I think it'd be really interesting for different groups, after playing awhile, to compare their takes on dolls and how each group took them to work.

Ah, actually - it's the GM's call on when it bites, if at all? Does that make him/does the text assign him as a definitive voice on why it bit? And thus too much the sole author of how dolls work (in that game)? Or does this game assign such authorship just to the GM?

Joshua Bearden

I feel like you might be doing a tough cost-benefit analysis a la James Raggi.  You know in your heart, and your loyalists (I consider myself one) trust, that you're inserting this interesting but difficult content for high-minded and artistically legitimate reasons.  Some people would never play your game and if it matters little if they'd be offended.  There are other people out there who, but for this one particular element, would be interested in your game. These are people whom if they met you face to face might find they have a lot of common ground.  However, is it realistic that you will be able to select the perfect 11 or 12 words in the short paragraph about dolls in the bestiary to win them over? Maybe if you have infinite time. Are you self-censoring and pandering to take it out?  Or are you insensitively and chauvinistic for leaving it in?  Neither - but what ever choice you make, there will be some out on the fringe of the discussion who choose to believe one or the other. Not really helpful.

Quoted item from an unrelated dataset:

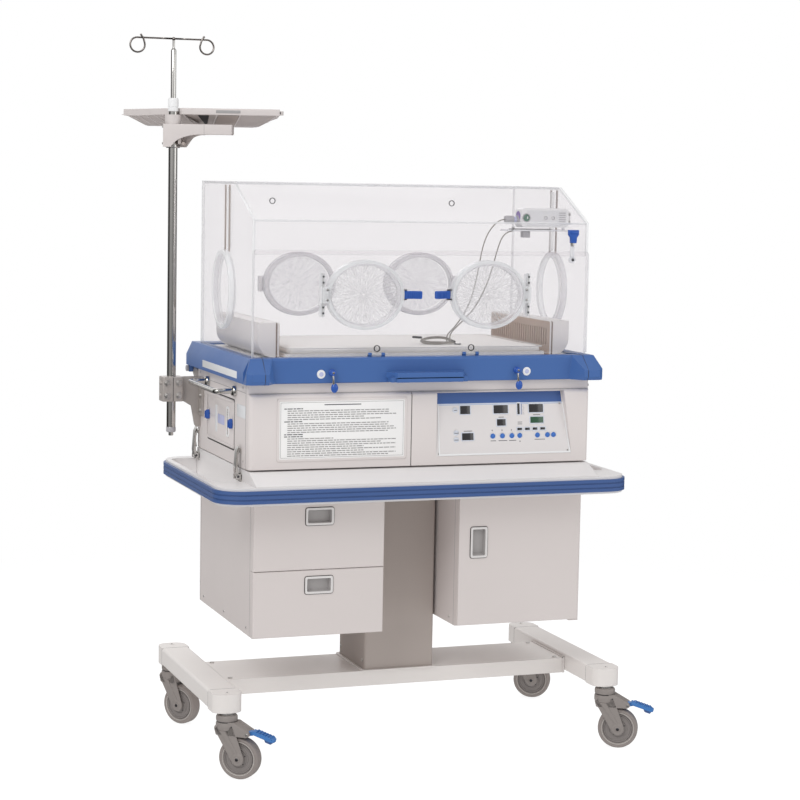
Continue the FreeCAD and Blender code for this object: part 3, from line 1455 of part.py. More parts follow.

I for one, have changed my position throughout this discussion.  In the context of the earlier draft, in the light of concern about the portrayal of rape, I found the doll extremely problematic.  As much as it appealed to me on a fetishistic level, I felt uncomfortable at the prospect of promoting this game to certain people I otherwise looked forward to playing with.  (This is the same group of people who I don't quite (yet) dare to invite to play some of Raggi's content with). However, since the gender and rape text has  changed, the doll feels more isolated, more whimsical.  It now feels more like something out of an Oglaf cartoon.  (Not sure if that will be a positive or negative from your POV).  But in any event, I'm quite comfortable with them in the text just as they are.